S. 2673 does not include the key legislative action that the President called for in the Ten-Point Plan. The Senate bill should provide the SEC with the administrative authority to bar individuals found to have engaged in serious misconduct from serving as officers and directors of any public company. The SEC needs this new authority to punish those that have committed serious misconduct and proven themselves unworthy of serving the best interests of shareholders. S. 2673 provides a far weaker remedy for wrongdoing. It would continue to require the SEC to expend significant time and resources in order to attempt to gain similar relief in the Federal courts.

The Administration is also concerned about provisions of S. 2673 that purport to assign significant governmental authority to a new regulatory board without clear definition of the authority, clear control of the exercise of that authority by responsible officers of the government, and appropriate confidentiality to the protect the rights of Americans.

The Administration believes that a two-tiered regulatory framework is necessary to protect investors. As recently promulgated by the SEC, a
newly-established independent accounting oversight board should set, oversee and enforce professional audit, quality control and ethics standards. The Administration believes that the SEC should not delegate the responsibility to investigate and enforce violations of the securities laws to an accounting board. S. 2673 would create duplicative and competing authority between the board and the SEC, jeopardizing rigorous enforcement of legal and professional standards. The Administration believes that clearer lines of authority are necessary to ensure that the board and SEC are each accountable.

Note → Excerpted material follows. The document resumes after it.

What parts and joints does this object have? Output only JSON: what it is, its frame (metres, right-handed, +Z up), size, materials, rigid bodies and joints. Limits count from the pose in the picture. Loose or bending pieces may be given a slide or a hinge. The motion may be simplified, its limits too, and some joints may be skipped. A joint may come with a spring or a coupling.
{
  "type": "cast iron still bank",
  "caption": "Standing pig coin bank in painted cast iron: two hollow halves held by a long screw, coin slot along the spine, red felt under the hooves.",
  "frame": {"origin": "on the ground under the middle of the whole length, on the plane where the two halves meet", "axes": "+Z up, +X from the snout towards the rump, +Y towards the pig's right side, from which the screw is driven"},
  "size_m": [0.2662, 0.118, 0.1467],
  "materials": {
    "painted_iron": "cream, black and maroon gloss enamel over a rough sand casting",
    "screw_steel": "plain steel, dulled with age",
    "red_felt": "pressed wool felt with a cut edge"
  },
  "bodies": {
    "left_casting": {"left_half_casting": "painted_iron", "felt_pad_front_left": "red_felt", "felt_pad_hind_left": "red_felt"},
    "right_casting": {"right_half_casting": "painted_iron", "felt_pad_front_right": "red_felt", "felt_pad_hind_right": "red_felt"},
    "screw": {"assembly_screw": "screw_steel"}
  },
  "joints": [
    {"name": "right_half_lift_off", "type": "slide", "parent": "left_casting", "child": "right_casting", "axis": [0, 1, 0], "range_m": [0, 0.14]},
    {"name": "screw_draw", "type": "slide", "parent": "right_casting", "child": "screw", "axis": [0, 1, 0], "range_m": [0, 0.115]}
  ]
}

The SEC should fully supervise the new regulatory board. The Administration believes that meaningful SEC oversight is critical to maximize the benefits of complementary regulation, and to ensure fairness and efficiency in the board's regulation of the accounting profession. S. 2673 should be revised so that all significant board powers are subject to review and modification by the SEC. The Administration believes that the bill should be clarified to ensure that the SEC is able to monitor the board's activities as it deems necessary, including in the areas of auditor registration, rule-making, inspections and disciplinary proceedings.

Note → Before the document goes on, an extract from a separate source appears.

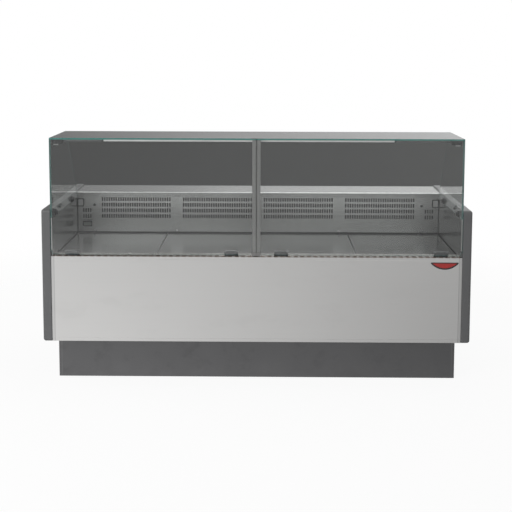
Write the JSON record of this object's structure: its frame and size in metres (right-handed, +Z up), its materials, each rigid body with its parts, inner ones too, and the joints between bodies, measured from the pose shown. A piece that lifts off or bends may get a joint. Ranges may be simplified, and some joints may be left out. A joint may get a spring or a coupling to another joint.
{
  "type": "refrigerated deli case",
  "caption": "Long straight-glass refrigerated serve-over counter: insulated tub with lift-out deck trays, tip-down front panes, rear worktop and a condensing unit in its base.",
  "frame": {"origin": "on the floor, under the middle of the case", "axes": "+Z up, +X along the length to the customer's right, -Y towards the customer"},
  "size_m": [2.09, 0.93, 1.23],
  "materials": {
    "frame_paint": "matte",
    "galvanised": "satin",
    "feet": "satin",
    "plinth_paint": "satin",
    "satin_stainless": "satin",
    "end_moulding": "satin",
    "badge_enamel": "gloss",
    "foam": "matte",
    "grey_plastic": "matte",
    "black_plastic": "satin",
    "display_lens": "gloss",
    "switch_red": "gloss",
    "coil_fins": "satin",
    "compressor_paint": "satin",
    "copper": "satin",
    "clear_glass": "polished",
    "clamp_metal": "satin",
    "post_aluminium": "satin",
    "light_diffuser": "satin",
    "screw_steel": "satin"
  },
  "bodies": {
    "case": {"base_frame": "frame_paint", "levelling_feet": "feet", "plinth_front": "plinth_paint", "plinth_ends": "plinth_paint", "front_panel": "satin_stainless", "badge": "badge_enamel", "side_panel_left": "end_moulding", "side_panel_right": "end_moulding", "tub_outer_skin": "galvanised", "tub_insulation": "foam", "tub_liner": "satin_stainless", "end_liner_left": "satin_stainless", "end_liner_right": "satin_stainless", "drain_outlet": "grey_plastic", "front_sill": "satin_stainless", "tray_bearers": "galvanised", "rear_air_grille": "satin_stainless", "thermometer_frame": "black_plastic", "thermometer_display": "display_lens", "corner_covers": "black_plastic", "worktop": "satin_stainless", "rear_upper_panel": "satin_stainless", "service_panel": "plinth_paint", "panel_screws": "screw_steel", "control_panel": "black_plastic", "controller_display": "display_lens", "evaporator_coil": "coil_fins", "fan_deck": "galvanised", "evaporator_fan_motors": "black_plastic", "unit_tray": "galvanised", "compressor": "compressor_paint", "condenser_coil": "coil_fins", "condenser_shroud": "frame_paint", "condenser_fan_motor": "frame_paint", "refrigerant_pipes": "copper", "electrical_box": "grey_plastic", "cable_gland": "black_plastic", "top_glass": "clear_glass", "side_glass_left": "clear_glass", "side_glass_right": "clear_glass", "glass_knobs": "black_plastic", "hinge_brackets": "clamp_metal", "hinge_pins": "screw_steel", "corner_latches": "black_plastic", "centre_post": "post_aluminium", "light_bar": "light_diffuser"},
    "front_pane_left": {"front_glass_left": "clear_glass", "pane_clamps_left": "clamp_metal"},
    "front_pane_right": {"front_glass_right": "clear_glass", "pane_clamps_right": "clamp_metal"},
    "tray_1": {"deck_tray_1": "satin_stainless"},
    "tray_2": {"deck_tray_2": "satin_stainless"},
    "tray_3": {"deck_tray_3": "satin_stainless"},
    "tray_4": {"deck_tray_4": "satin_stainless"},
    "evaporator_rotor_1": {"evaporator_fan_1": "grey_plastic"},
    "evaporator_rotor_2": {"evaporator_fan_2": "grey_plastic"},
    "condenser_rotor": {"condenser_fan": "galvanised"},
    "light_rocker": {"light_switch": "switch_red"},
    "key_down": {"controller_key_down": "grey_plastic"},
    "key_up": {"controller_key_up": "grey_plastic"}
  },
  "joints": [
    {"name": "left_pane_tip", "type": "hinge", "parent": "case", "child": "front_pane_left", "pos_m": [-0.5, -0.451, 0.67], "axis": [1, 0, 0], "range_deg": [0, 90]},
    {"name": "right_pane_tip", "type": "hinge", "parent": "case", "child": "front_pane_right", "pos_m": [0.5, -0.451, 0.67], "axis": [1, 0, 0], "range_deg": [0, 90]},
    {"name": "tray_1_lift", "type": "slide", "parent": "case", "child": "tray_1", "axis": [0, 0, 1], "range_m": [0, 0.15]},
    {"name": "tray_2_lift", "type": "slide", "parent": "case", "child": "tray_2", "axis": [0, 0, 1], "range_m": [0, 0.15]},
    {"name": "tray_3_lift", "type": "slide", "parent": "case", "child": "tray_3", "axis": [0, 0, 1], "range_m": [0, 0.15]},
    {"name": "tray_4_lift", "type": "slide", "parent": "case", "child": "tray_4", "axis": [0, 0, 1], "range_m": [0, 0.15]},
    {"name": "evaporator_fan_1_spin", "type": "hinge", "parent": "case", "child": "evaporator_rotor_1", "pos_m": [-0.235, -0.259, 0.552], "axis": [0, 1, 0], "continuous": true},
    {"name": "evaporator_fan_2_spin", "type": "hinge", "parent": "case", "child": "evaporator_rotor_2", "pos_m": [0.235, -0.259, 0.552], "axis": [0, 1, 0], "continuous": true},
    {"name": "condenser_fan_spin", "type": "hinge", "parent": "case", "child": "condenser_rotor", "pos_m": [0.5, 0.1697, 0.24], "axis": [0, 1, 0], "continuous": true},
    {"name": "light_rocker_tilt", "type": "hinge", "parent": "case", "child": "light_rocker", "pos_m": [0.8, 0.4533, 0.75], "axis": [1, 0, 0], "range_deg": [-7, 7]},
    {"name": "key_down_press", "type": "slide", "parent": "case", "child": "key_down", "axis": [0, -1, 0], "range_m": [0, 0.002], "stiffness_N_per_m": 400},
    {"name": "key_up_press", "type": "slide", "parent": "case", "child": "key_up", "axis": [0, -1, 0], "range_m": [0, 0.002], "stiffness_N_per_m": 400}
  ]
}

The regulatory board should maintain appropriate confidentiality procedures for information obtained during inspections and investigations relating to the conduct of accounting firms. The Administration believes that the confidentiality provisions of S. 2673 should be clarified to ensure that information gathered during the course of board investigations is subject to no less stringent confidentiality protections than if the information were gathered directly by the SEC. The construct of S. 2763 threatens to result in an uneven, inequitable distribution of disclosures and penalties for similar conduct.

Finally, the Administration is concerned that the bill rigidly defines accounting services boundaries by statute without reference to the size and needs of public companies in a rapidly changing marketplace.

The Administration looks forward to expeditious Senate consideration of
S. 2763 so that Congress, working with the Administration, can produce a final bill to reform corporate disclosure and accountability practices this year.